**Work to be completed:** Identify the line in which "obj.matrix_world = Matrix.Identity(4)" appears, then reproduce that line and all remaining lines of the records word for word.

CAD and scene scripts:
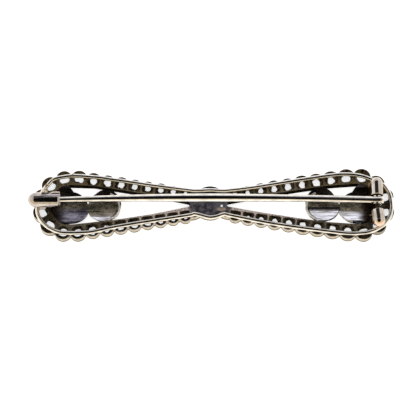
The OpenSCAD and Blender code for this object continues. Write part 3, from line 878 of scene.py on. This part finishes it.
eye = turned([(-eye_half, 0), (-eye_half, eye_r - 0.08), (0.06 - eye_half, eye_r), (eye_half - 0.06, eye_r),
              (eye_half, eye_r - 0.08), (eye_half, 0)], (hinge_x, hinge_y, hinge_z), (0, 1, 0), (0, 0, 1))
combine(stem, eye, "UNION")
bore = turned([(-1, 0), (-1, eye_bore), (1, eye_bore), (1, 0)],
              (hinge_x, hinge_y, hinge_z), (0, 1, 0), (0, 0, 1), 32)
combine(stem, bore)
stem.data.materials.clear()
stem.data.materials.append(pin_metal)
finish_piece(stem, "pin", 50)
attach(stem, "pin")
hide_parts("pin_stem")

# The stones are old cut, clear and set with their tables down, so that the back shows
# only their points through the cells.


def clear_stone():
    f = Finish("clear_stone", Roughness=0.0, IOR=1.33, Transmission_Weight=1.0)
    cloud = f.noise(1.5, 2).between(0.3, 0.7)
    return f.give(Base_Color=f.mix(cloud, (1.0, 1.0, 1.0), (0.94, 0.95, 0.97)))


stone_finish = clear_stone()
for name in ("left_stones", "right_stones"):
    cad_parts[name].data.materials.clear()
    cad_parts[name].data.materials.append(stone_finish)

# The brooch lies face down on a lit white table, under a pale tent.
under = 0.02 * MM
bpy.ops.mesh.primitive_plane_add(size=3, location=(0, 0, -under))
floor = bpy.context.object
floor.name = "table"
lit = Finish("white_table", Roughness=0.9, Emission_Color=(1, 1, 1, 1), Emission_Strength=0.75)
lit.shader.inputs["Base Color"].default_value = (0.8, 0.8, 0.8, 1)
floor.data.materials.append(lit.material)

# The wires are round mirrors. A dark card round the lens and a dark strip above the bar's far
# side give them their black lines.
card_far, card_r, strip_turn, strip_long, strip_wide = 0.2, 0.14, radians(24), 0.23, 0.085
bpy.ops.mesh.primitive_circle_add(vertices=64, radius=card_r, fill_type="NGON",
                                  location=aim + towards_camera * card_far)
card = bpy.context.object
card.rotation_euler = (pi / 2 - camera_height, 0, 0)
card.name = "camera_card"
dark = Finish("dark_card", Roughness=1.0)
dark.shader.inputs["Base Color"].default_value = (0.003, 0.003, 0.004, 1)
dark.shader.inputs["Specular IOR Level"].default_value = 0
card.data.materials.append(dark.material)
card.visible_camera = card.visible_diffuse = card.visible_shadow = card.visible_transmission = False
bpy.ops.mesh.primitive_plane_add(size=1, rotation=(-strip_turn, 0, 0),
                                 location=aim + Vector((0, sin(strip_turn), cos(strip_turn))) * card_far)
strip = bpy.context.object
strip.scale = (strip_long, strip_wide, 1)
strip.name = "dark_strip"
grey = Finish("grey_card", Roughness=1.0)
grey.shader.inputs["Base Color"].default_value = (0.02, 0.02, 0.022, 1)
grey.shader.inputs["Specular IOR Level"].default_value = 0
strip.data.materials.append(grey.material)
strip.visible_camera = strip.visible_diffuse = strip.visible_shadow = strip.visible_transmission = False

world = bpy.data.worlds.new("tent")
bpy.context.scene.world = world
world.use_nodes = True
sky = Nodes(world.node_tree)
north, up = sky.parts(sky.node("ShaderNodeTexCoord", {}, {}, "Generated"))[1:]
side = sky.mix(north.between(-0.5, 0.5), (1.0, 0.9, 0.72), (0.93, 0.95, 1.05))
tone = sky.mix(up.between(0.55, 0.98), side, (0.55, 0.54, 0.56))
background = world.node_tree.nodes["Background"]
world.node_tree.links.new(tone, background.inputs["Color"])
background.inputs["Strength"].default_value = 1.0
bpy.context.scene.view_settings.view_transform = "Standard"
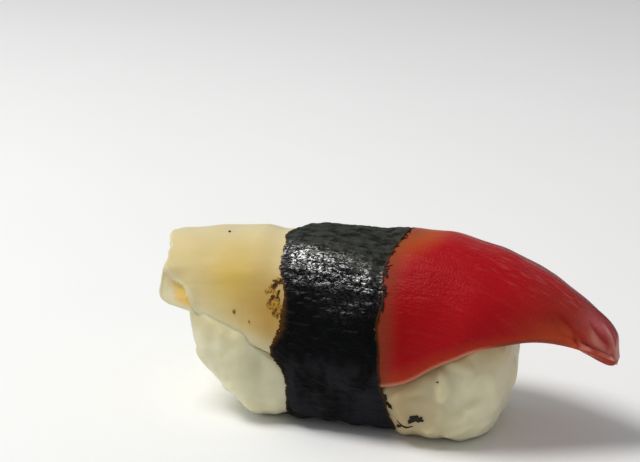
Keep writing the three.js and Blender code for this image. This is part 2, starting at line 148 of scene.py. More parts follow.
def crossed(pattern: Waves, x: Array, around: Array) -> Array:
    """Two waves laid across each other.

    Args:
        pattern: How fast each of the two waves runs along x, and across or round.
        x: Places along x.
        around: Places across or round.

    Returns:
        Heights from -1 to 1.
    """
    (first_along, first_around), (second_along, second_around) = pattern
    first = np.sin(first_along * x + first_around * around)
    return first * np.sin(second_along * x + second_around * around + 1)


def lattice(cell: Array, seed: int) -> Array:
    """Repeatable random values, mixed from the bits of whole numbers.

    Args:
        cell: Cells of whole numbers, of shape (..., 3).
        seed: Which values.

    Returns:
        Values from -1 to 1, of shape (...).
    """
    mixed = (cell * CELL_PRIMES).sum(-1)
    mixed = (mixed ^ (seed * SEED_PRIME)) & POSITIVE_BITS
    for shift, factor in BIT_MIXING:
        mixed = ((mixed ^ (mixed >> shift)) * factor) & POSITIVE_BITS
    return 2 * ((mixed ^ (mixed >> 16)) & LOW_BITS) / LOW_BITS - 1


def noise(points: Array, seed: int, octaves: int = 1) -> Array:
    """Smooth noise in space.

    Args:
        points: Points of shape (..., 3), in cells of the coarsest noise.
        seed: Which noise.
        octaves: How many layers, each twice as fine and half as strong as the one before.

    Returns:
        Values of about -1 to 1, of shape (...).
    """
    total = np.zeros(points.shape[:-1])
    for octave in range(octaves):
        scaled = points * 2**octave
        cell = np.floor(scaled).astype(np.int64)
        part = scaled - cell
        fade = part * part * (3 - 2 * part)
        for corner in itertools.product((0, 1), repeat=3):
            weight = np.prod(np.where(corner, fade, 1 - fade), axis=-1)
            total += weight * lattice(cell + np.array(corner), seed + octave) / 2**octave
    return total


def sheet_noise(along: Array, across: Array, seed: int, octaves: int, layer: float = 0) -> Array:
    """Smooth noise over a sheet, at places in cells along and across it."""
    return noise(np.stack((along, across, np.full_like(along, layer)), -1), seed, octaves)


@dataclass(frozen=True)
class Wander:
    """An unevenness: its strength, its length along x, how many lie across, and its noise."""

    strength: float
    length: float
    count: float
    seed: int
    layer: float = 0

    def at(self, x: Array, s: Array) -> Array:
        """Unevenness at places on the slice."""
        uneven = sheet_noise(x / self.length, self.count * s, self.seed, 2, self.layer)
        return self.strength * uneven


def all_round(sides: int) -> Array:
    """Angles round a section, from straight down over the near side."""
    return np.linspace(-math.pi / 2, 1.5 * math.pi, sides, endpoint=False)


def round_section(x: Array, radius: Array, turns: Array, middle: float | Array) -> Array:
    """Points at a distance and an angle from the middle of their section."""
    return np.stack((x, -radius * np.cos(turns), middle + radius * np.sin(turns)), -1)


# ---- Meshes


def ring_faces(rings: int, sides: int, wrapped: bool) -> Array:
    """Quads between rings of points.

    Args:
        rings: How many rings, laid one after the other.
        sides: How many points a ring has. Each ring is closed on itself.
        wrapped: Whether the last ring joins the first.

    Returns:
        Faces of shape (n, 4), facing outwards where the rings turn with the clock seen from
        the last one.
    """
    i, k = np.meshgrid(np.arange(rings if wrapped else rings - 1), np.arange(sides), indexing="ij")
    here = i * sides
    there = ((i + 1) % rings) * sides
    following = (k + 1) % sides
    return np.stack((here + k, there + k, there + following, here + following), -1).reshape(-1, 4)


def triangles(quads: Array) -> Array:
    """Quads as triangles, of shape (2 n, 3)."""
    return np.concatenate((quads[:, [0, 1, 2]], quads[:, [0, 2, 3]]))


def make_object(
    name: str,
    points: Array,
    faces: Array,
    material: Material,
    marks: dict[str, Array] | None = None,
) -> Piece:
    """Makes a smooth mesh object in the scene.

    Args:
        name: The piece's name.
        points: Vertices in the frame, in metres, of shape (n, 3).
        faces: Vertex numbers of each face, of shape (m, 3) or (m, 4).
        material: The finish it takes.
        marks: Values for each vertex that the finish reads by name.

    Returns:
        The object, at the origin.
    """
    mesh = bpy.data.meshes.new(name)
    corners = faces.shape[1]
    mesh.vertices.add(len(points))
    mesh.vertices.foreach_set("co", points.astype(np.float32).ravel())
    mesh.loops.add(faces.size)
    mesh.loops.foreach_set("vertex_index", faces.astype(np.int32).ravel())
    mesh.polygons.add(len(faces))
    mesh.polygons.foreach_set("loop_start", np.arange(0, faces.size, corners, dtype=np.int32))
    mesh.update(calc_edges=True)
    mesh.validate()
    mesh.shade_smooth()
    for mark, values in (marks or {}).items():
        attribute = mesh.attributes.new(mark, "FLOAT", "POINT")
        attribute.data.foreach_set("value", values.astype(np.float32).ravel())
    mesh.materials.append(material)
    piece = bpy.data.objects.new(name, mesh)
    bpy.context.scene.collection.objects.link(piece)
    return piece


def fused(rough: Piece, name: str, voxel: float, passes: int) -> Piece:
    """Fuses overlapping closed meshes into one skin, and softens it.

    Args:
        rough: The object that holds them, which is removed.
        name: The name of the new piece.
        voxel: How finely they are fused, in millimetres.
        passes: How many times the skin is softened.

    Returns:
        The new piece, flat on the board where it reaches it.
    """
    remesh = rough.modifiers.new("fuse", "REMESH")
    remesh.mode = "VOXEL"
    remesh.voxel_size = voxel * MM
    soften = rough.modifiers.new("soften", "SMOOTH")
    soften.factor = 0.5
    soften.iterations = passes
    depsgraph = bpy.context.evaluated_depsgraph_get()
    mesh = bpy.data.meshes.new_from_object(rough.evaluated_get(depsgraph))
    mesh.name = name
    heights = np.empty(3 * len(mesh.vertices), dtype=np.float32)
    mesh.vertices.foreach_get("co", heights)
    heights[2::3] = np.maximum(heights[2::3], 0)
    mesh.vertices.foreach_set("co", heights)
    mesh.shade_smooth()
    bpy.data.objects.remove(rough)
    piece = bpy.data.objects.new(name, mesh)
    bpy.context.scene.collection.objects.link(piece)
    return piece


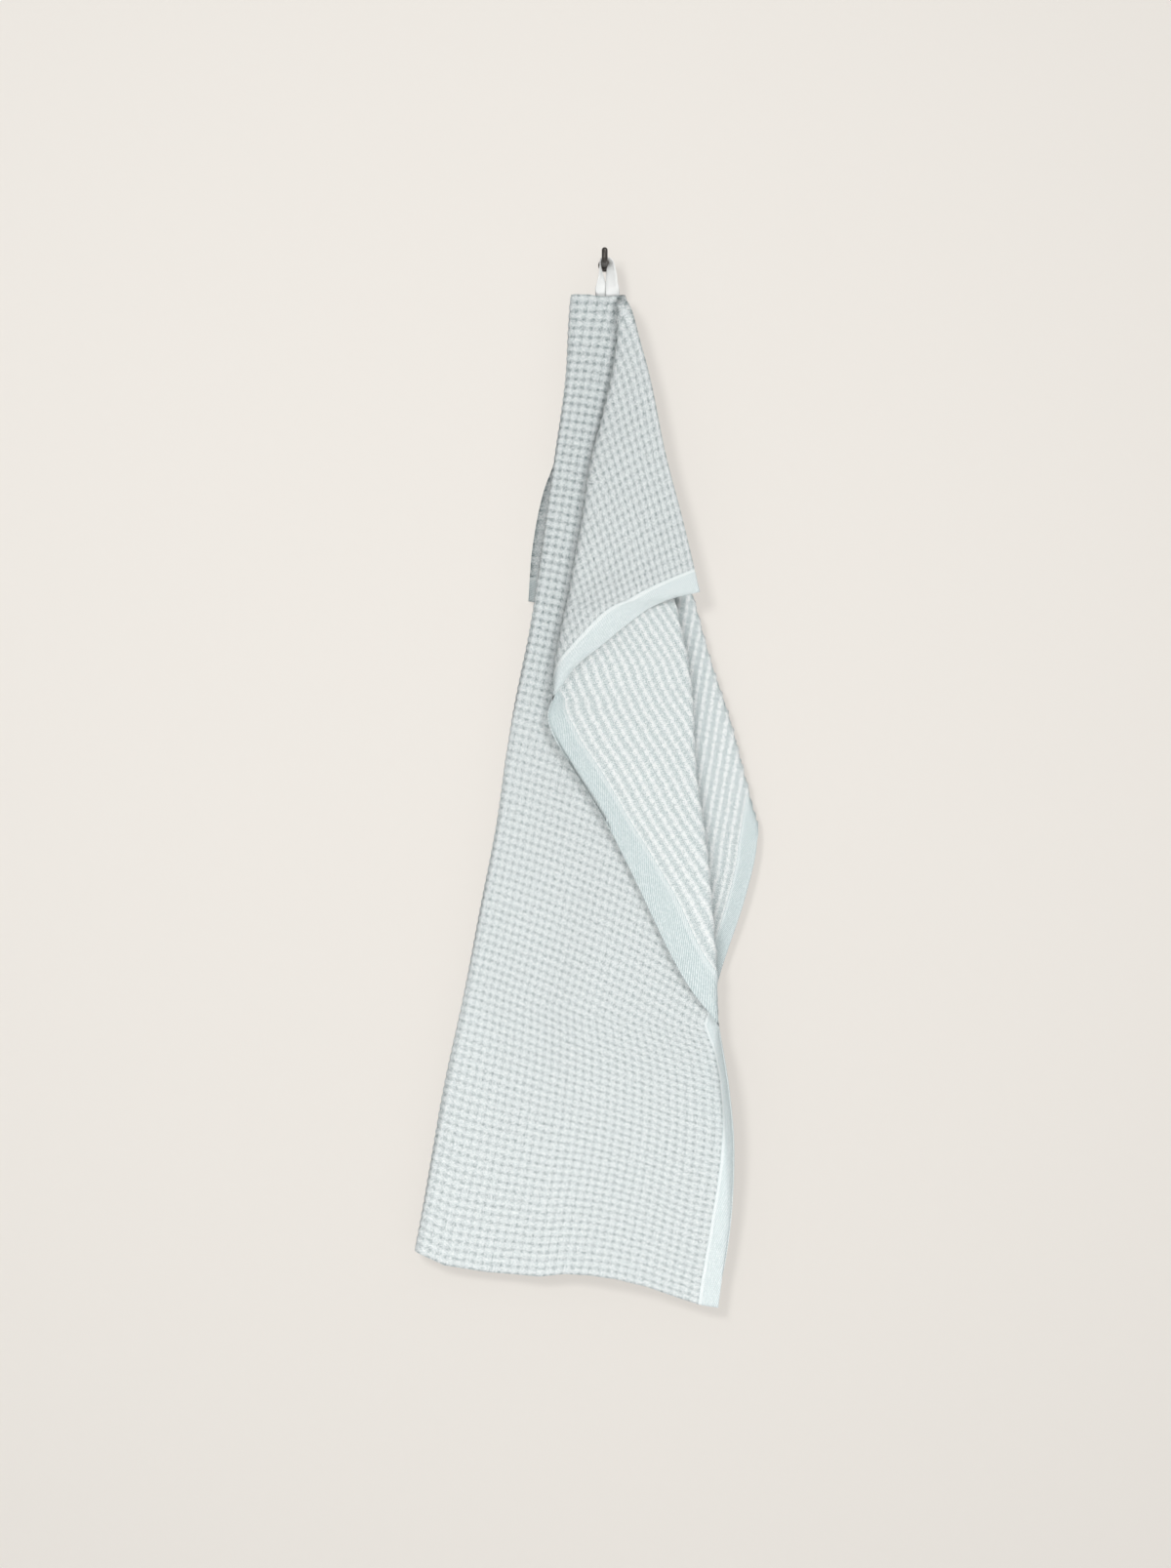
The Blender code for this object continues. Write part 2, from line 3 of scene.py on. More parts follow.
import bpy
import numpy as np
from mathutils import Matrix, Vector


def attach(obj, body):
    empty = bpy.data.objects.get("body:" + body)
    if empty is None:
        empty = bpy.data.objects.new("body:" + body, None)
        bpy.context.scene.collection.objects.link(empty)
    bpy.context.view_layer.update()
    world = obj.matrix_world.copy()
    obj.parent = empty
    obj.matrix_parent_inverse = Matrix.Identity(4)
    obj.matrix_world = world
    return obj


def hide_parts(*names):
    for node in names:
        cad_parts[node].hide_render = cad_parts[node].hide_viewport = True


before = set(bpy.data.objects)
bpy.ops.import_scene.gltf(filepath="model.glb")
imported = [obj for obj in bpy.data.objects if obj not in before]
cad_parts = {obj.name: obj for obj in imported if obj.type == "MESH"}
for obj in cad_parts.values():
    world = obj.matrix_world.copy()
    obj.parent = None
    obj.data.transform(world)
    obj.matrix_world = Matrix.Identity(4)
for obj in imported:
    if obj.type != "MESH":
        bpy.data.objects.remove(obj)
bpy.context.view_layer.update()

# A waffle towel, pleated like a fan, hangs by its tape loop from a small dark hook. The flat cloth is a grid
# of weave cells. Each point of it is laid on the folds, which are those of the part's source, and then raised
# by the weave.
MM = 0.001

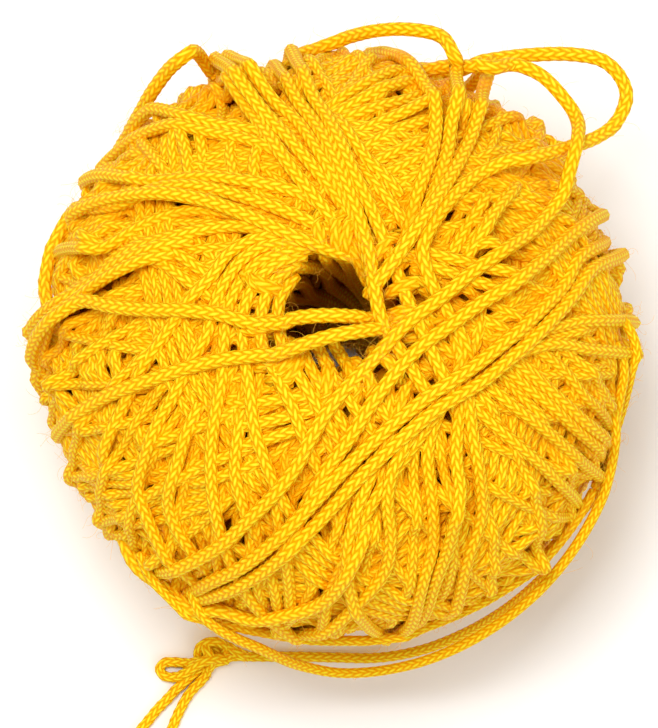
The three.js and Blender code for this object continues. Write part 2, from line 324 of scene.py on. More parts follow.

**Answer:**
    obj.matrix_world = Matrix.Identity(4)
for obj in imported:
    if obj.type != "MESH":
        bpy.data.objects.remove(obj)
bpy.context.view_layer.update()

# A waffle towel, pleated like a fan, hangs by its tape loop from a small dark hook. The flat cloth is a grid
# of weave cells. Each point of it is laid on the folds, which are those of the part's source, and then raised
# by the weave.
MM = 0.001

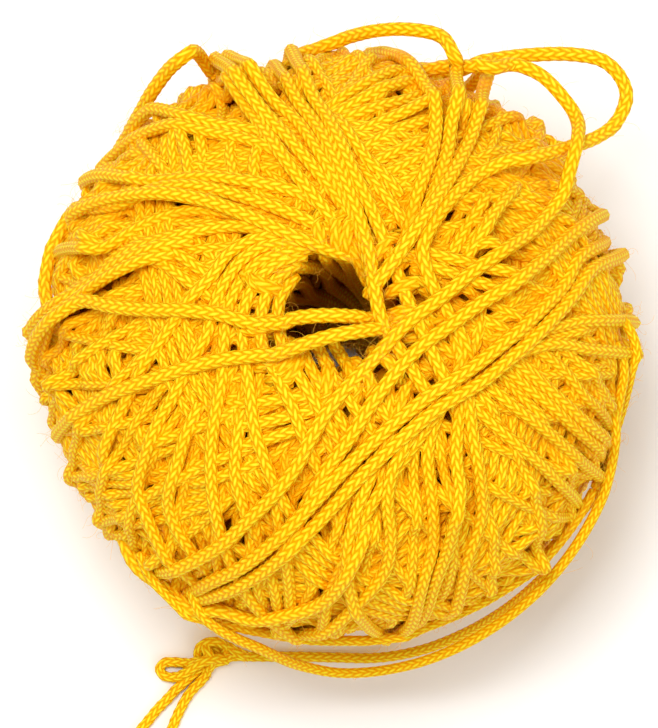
The three.js and Blender code for this object continues. Write part 2, from line 324 of scene.py on. More parts follow.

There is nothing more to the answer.